The 93-year-old Ballard, a great-great-grandnephew of Joseph Smith, offered a brief dedicatory prayer, reiterating “how precious and important every child of God is,” encouraging all attendees to “go arm in arm to help each other on this sojourn.”
He asked God to “bless all here today and their posterity that they will feel the blessing of these Black pioneers.”
In a private interview after the ceremony, fellow apostle D. Todd Christofferson said he was moved by the stories of these trailblazers.
“If they could make the journey as slaves,” Christofferson said, “we can do our very best at everything we are asked to do.”
Eldon Udell of Clovis, Calif., a great-grandson of Flake and the eldest of his descendants at the dedication, was speechless as he listened to the ceremony, which he had dreamed of but never expected.
“It was overwhelming,” Udell said. “I never thought anything like this was even possible, much less come to fruition.”
It was hard for him to fully grasp the tragedy of slavery, Udell said, but he was humbled to be descended from an enslaved man. “I am proud of the person he was.”
To Tamu Smith, Friday’s commemoration was the culmination of years of pushing for recognition since 2017, when discovering that she, too, was one of Flake’s descendants.
“The unveiling for me was speaking a truth and having that validated by [church] leaders and the governor, rather than getting pushback,” Smith said. “It felt like being rediscovered by your family, like being adopted and then finding your real family. "

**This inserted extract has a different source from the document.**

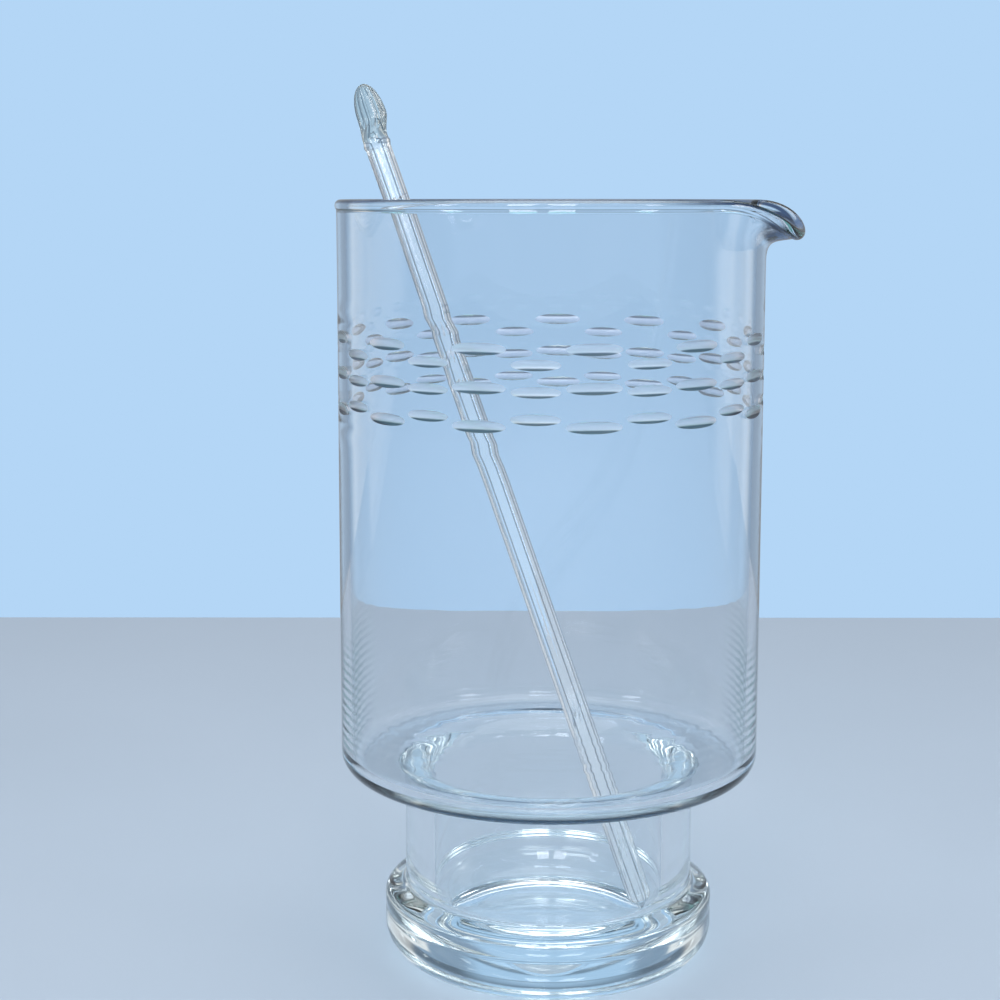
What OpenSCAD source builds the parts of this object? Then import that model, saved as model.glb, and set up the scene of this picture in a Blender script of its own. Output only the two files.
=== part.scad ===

What’s next for Bonner and Smith?
Bonner is at work on a project about Elijah Able, a Black Latter-day Saint who was ordained to the priesthood in the faith’s early years, Smith said, and Smith herself is leaving for Ghana with a group of Latter-day Saints to give workshops on these developments — part of the church’s partnership with the national NAACP.
It’s all, she said, part of the journey.